Analysis with kallisto
===============================

RumBall also supports kallisto for RNA-seq analysis. The following example shows how to run kallisto on the same samples in :doc:`Tutorial`.


Mapping reads by kallisto
--------------------------------

Make index for kallisto:

.. code-block:: bash

    build=GRCh38  # specify the build that you need
    Ddir=Ensembl-$build/
    ncore=12  # number of CPUs
    build-index-RNAseq.sh -p $ncore kallisto $build $Ddir

Run kallisto:

.. code-block:: bash

    ID=("SRR710092" "SRR710093" "SRR710094" "SRR710095")
    NAME=("HEK293_Control_rep1" "HEK293_Control_rep2" "HEK293_siCTCF_rep1" "HEK293_siCTCF_rep2")

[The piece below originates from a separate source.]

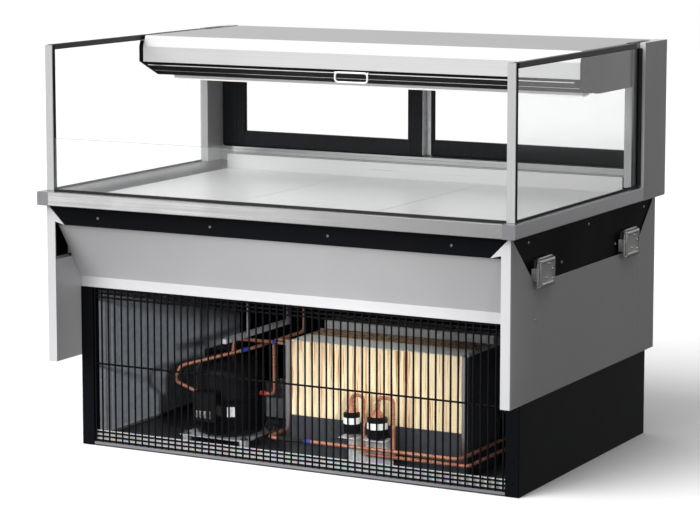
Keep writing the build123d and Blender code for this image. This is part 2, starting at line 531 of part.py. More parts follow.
# ---------------------------------------------------------------- canopy and curtain
def canopy():
    half = CANOPY_HALF
    d = CANOPY_FRONT
    top = HEIGHT - 1.0
    nose = [(d + 12, top), (d, top - 29), CHAMFER_TOP, (d + 2, CHAMFER_TOP[1]), (d + 2, top - 29.4),
            (d + 13.2, top - 2)]
    middle, end = CHANNEL_IN - 0.5, CHANNEL_DEPTH[0] - 0.5
    node("canopy_top_panel",
         along_x([(DEPTH - 4, top), *nose, (DEPTH - 4, top - 2)], (-middle, middle)),
         *[along_x([(end, top), *nose, (end, top - 2)], (s * middle, s * half)) for s in SIDES])
    under = (CHAMFER_LOW[0] + 3, CANOPY_BACK)
    node("canopy_underside", block((-CHANNEL_IN + 1, CHANNEL_IN - 1), under, (CANOPY_LOW, CANOPY_LOW + 2)),
         block((-CHANNEL_IN + 1, CHANNEL_IN - 1), (CANOPY_BACK - 2, CANOPY_BACK),
               (CANOPY_LOW + 2, top - 2.5)))
    end, rail = CHANNEL_DEPTH[0] - 1, TOP_RAIL_LOW - 1
    for sign in SIDES:
        cap = along_x([(d + 12, top), (d, top - 29), CHAMFER_TOP, CHAMFER_LOW, (end, CANOPY_LOW), (end, rail),
                       (d + 12, rail)], (sign * (half + 0.2), sign * (half + END_CAP)))
        below_rail = along_x([(d, 900), (800, 900), (800, rail), (d, rail)],
                             (sign * half, sign * (half + 20)))
        inner = along_x([(d + 2.2, CHAMFER_TOP[1] + 2), (CHAMFER_LOW[0] + 2.6, CANOPY_LOW + 2.5),
                         (end, CANOPY_LOW + 2.5), (end, top - 3), (d + 14, top - 3), (d + 2.5, top - 30)],
                        (sign * (half - 2), sign * (half + 0.2)))
        node("canopy_end_caps", cap & below_rail, inner)
    node("canopy_underside", block((-600, 600), (556, 596), (930, CANOPY_LOW), 0.8))
    node("lamp_lens", block((-596, 596), (560, 592), (926, 930), 1.0))


def curtain():
    half = CANOPY_HALF - 3
    slot = (25.0, 28.0)
    end = 100.5
    node("curtain_cassette",
         along_x([chamfer_point(3, 0), chamfer_point(slot[0], 0), chamfer_point(slot[0], -5),
                  chamfer_point(6, -5)], (-half, half)),
         along_x([chamfer_point(slot[1], 0), chamfer_point(end, 0), chamfer_point(end, -5),
                  chamfer_point(slot[1], -5)], (-half, half)))
    depth, z = ROLLER_AT
    roller = rod((-CURTAIN_HALF - 6, depth, z), (CURTAIN_HALF + 6, depth, z), ROLLER_R)
    stubs = rod((-CURTAIN_HALF - 18, depth, z), (CURTAIN_HALF + 18, depth, z), SHAFT_R)
    node("curtain_roller", roller + stubs)
    node("night_curtain", rod((-CURTAIN_HALF, depth, z), (CURTAIN_HALF, depth, z), ROLL_R)
         - rod((-CURTAIN_HALF - 1, depth, z), (CURTAIN_HALF + 1, depth, z), ROLLER_R))
    brackets = []
    for s in SIDES:
        plate = block((s * (CURTAIN_HALF + 9), s * (CURTAIN_HALF + 12)), (depth - 22, depth + 22),
                      (z - 20, HEIGHT - 3))
        brackets.append(plate - rod((s * (CURTAIN_HALF), depth, z), (s * (CURTAIN_HALF + 20), depth, z),
                                    SHAFT_R + RUNNING))
    node("curtain_cassette", *brackets)
    a, b = BAR_SPAN
    gap, trim = 0.6, 2.6
    for low, high, thick in ((a + trim, b - trim, BAR_THICK), (a, a + trim, BAR_THICK + 1),
                             (b - trim, b, BAR_THICK + 1)):
        section = [chamfer_point(low, gap), chamfer_point(high, gap), chamfer_point(high, gap + thick),
                   chamfer_point(low, gap + thick)]
        node("curtain_pull_bar", along_x(section, (-BAR_HALF, BAR_HALF)))
    handle(a, gap)


def handle(front_edge, gap):
    """White loop handle that hangs from the pull bar's front edge."""
    wide, high = HANDLE_SIZE
    depth = CANOPY_FRONT - 3.5
    centre_z = 960.0
    loop = RectangleRounded(wide - HANDLE_ROD, high - HANDLE_ROD, 9).face().outer_wire()
    plane = Plane(origin=(0, FRONT + depth, centre_z), x_dir=(1, 0, 0), z_dir=(0, -1, 0))
    path = plane * loop
    start = path @ 0
    ring = sweep(Plane(origin=start, z_dir=path % 0) * Circle(HANDLE_ROD / 2), path=path)
    reach = wide / 2 - HANDLE_ROD / 2
    low, high_end = (chamfer_point(front_edge, gap + out) for out in (BAR_THICK + 0.9, 2.6))
    side = [(depth, low[1]), low, high_end, (depth, high_end[1])]
    lugs = [along_x(side, (x - 2, x + 2)) for x in (-reach, reach)]
    node("curtain_handle", ring + lugs[0] + lugs[1])


# ---------------------------------------------------------------- sliding doors
def doors():
    z0, z1 = DOOR_Z
    grooves_front = (FRONT_TRACK + 7.5, FRONT_TRACK + 10.5)
    grooves_rear = (REAR_TRACK + 7.5, REAR_TRACK + 10.5)
    ribs = [(TRACK_DEPTH[0], grooves_front[0]), (grooves_front[1], grooves_rear[0]),
            (grooves_rear[1], TRACK_DEPTH[1])]
    wide = (-DOOR_HALF - 3, DOOR_HALF + 3)
    node("door_sill",
         block(wide, (TRACK_DEPTH[0] + 3, TRACK_DEPTH[1]), (SILL_TOP - 4, SILL_TOP)),
         *[block(wide, rib, (SILL_TOP, SILL_TOP + SILL_RIB)) for rib in ribs])
    node("door_track_upper", block(wide, TRACK_DEPTH, (1041, 1045)),
         *[block(wide, rib, (1029, 1041)) for rib in ribs])
    node("door_sill", block((-CHANNEL_IN + 0.5, CHANNEL_IN - 0.5), (836, 892), (RAIL_Z[1], SILL_TOP - 4)),
         block((-CHANNEL_IN + 1, CHANNEL_IN - 1), (892, DEPTH - RAIL_WIDTH + 20), (RAIL_Z[1], RAIL_Z[1] + 2)))
    for (name, sign), depth, tongue, stile, meeting in zip(SIDE_NAMES, (FRONT_TRACK, REAR_TRACK),
                                                           (grooves_front, grooves_rear), OUTER_STILES,
                                                           MEETING_STILES):
        outer, inner = sign * DOOR_HALF, -sign * DOOR_OVERLAP
        span = (depth, depth + DOOR_THICK)
        stiles = [grooved_stile(outer, outer - sign * stile, span),
                  grooved_stile(inner, inner + sign * meeting, span)]
        cross = (outer - sign * stile, inner + sign * meeting)
        bars = [block(cross, (depth + 1, depth + DOOR_THICK - 1), (z0, z0 + DOOR_RAIL)),
                block(cross, (depth + 1, depth + DOOR_THICK - 1), (z1 - DOOR_RAIL, z1))]
        slim = (tongue[0] + 0.6, tongue[1] - 0.6)
        tongues = [block((outer, inner), slim, (SILL_TOP + 1, z0)), block((outer, inner), slim, (z1, 1039))]
        pull_x = outer - sign * stile / 2
        pocket = block((pull_x - 9, pull_x + 9), (depth + DOOR_THICK - 8, depth + DOOR_THICK + 1), (840, 940))
        stiles[0] = stiles[0] - pocket
        node(f"rear_door_{name}_frame", *stiles, *bars, *tongues)
        pane = (z0 + DOOR_RAIL, z1 - DOOR_RAIL)
        node(f"rear_door_{name}_glass", block(cross, (depth + 6, depth + 6 + GLASS), pane))
        cup = block((pull_x - 9, pull_x + 9), (depth + DOOR_THICK - 8, depth + DOOR_THICK), (840, 940))
        dish = block((pull_x - 7, pull_x + 7), (depth + DOOR_THICK - 6.5, depth + DOOR_THICK + 1), (844, 936))
        node(f"rear_door_{name}_frame", cup - dish)


def grooved_stile(start, end, span):
    """An upright of a door frame, with shallow grooves down its front face."""
    low, high = sorted((start, end))
    count = round((high - low) / 9) - 1
    pitch = (high - low) / (count + 1)
    cuts = [block((low + pitch * (i + 1), low + pitch * (i + 1) + STILE_GROOVE),
                  (span[0] - 1, span[0] + STILE_GROOVE), (DOOR_Z[0] - 1, DOOR_Z[1] + 1))
            for i in range(count)]
    return block((low, high), span, DOOR_Z, 0.8) - Compound(children=cuts)


# ---------------------------------------------------------------- controls and fasteners
def controls():
    back = SKIN_BACK
    panel = block((360, 560), (back, back + 8), (530, 600), 1.5)
    well = block((516, 540), (back + 1, back + 9), (552, 584))
    node("control_panel", panel - well)
    pivot = (528, back + 6.0, 568)
    rocker = along_x([(back + 2.5, 554.5), (back + 2.5, 581.5), (back + 8.8, 581.5), (back + 7.2, 568),
                      (back + 8.8, 554.5)], (517, 539))
    node("power_switch", rocker - rod((510, *pivot[1:]), (545, *pivot[1:]), 1.5 + RUNNING))
    node("control_panel", rod((516, *pivot[1:]), (540, *pivot[1:]), 1.5))
    gland_depth = BASE_DEPTH[1]
    node("electrical_boxes", rod((540, gland_depth, 60), (540, gland_depth + 6, 60), 14)
         + rod((540, gland_depth + 6, 60), (540, gland_depth + 14, 60), 9))


def screws():
    heads = [screw_head((x, COLLAR_FRONT, 616), (0, -1, 0)) for x in (-495, -165, 165, 495)]
    for s in SIDES:
        out = (s, 0, 0)
        heads += [screw_head((s * COLLAR_HALF, d, 619), out) for d in (125, 490, 860)]
        heads += [screw_head((s * COLLAR_HALF, d, 546), out) for d in (323, 666)]
        heads += [screw_head((s * SKIN_HALF, d, 429), out) for d in (162, 536)]
        post = s * (BASE_HALF - POST_WIDTH / 2)
        heads += [screw_head((post, BASE_DEPTH[0], z), (0, -1, 0)) for z in (35, 90, 216, 400)]
    node("cabinet_screws", *heads)


machine_base()
tank()
evaporator()
condensing_unit()
skins()
latches()
rails()
columns()
glazing()
canopy()
curtain()
doors()
controls()
screws()

os.makedirs("parts", exist_ok=True)
for name, solids in NODES.items():
    export_step(Compound(label=name, children=solids), f"parts/{name}.step")
print(len(NODES), "nodes")
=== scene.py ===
"""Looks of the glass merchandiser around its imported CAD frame: metres, in the frame's own axes."""

import math

import bmesh
import bpy
from mathutils import Matrix, Vector


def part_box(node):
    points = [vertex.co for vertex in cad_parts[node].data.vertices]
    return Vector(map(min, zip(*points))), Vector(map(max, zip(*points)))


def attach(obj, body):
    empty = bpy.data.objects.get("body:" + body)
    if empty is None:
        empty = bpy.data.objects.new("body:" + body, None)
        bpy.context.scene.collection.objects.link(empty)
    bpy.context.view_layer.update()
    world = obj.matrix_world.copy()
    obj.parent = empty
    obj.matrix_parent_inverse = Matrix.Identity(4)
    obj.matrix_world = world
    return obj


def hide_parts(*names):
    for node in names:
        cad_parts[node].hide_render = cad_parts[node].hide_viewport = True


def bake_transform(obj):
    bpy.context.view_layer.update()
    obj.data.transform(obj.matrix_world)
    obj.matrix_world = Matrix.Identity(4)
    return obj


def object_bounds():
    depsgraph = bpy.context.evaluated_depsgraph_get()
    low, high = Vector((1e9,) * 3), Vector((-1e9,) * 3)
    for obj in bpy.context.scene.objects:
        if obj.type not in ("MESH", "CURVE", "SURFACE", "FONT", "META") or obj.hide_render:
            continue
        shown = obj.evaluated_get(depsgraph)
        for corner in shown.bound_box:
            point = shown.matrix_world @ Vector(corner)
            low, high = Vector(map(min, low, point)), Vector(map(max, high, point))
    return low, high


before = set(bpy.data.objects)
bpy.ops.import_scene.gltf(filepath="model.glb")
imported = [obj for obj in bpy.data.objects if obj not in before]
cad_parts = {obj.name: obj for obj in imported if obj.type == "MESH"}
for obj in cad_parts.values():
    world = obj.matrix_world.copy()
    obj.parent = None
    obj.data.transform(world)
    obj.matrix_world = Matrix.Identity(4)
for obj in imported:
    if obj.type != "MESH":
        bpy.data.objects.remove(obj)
CAD_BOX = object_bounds()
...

    index=$Ddir/kallisto-indexes/genome
    ncore=12  # number of CPUs
    mkdir -p log
    for ((i=0; i<${#ID[@]}; i++))
    do
        echo ${NAME[$i]}
        fq1=fastq/${ID[$i]}_1.fastq.gz
        fq2=fastq/${ID[$i]}_2.fastq.gz
        kallisto.sh -p $ncore ${NAME[$i]} "$fq1 $fq2" $Ddir reverse
    done

Then you can merge the output of kallisto to make a single count matrix using ``kallisto_merge.sh``:

.. code-block:: bash

    s=""
    for ((i=0; i<${#ID[@]}; i++))
    do
        s="$s kallisto/${NAME[$i]}/abundance.tsv"
    done

    mkdir -p Matrix_kallisto
    kallisto_merge.sh "$s" Matrix_kallisto/HEK293 $Ddir


Differential analysis
--------------------------------

The differential analysis step is the same with the STAR example in :doc:`Tutorial`.
Add the ``-k`` option to ``DESeq2.sh`` and ``edgeR.sh`` to use the output of ``kallisto_merge.sh`` as input. 

.. code-block:: bash

    Ctrl="kallisto/HEK293_Control_rep1 kallisto/HEK293_Control_rep2"
    siCTCF="kallisto/HEK293_siCTCF_rep1 kallisto/HEK293_siCTCF_rep2"

    # For DESeq2
    mkdir -p Matrix_edgeR_kallisto
    kallisto_merge.sh "$Ctrl $siCTCF" Matrix_deseq2_kallisto/HEK293 $Ddir
    DESeq2.sh -k Matrix_deseq2_kallisto/HEK293 2:2 Control:siCTCF Human

    # For edgeR
    mkdir -p Matrix_deseq2_kallisto
    kallisto_merge.sh "$Ctrl $siCTCF" Matrix_edgeR_kallisto/HEK293 $Ddir
    edgeR.sh -k Matrix_edgeR_kallisto/HEK293 2:2 Control:siCTCF Human

.. note::

    It is recommended to use `sleuth <https://pachterlab.github.io/sleuth/>`_ for the differential analysis of the kallisto output instead of edgeR and DESeq2. See the `sleuth walkthroughs <https://pachterlab.github.io/sleuth/walkthroughs>`_ for more details.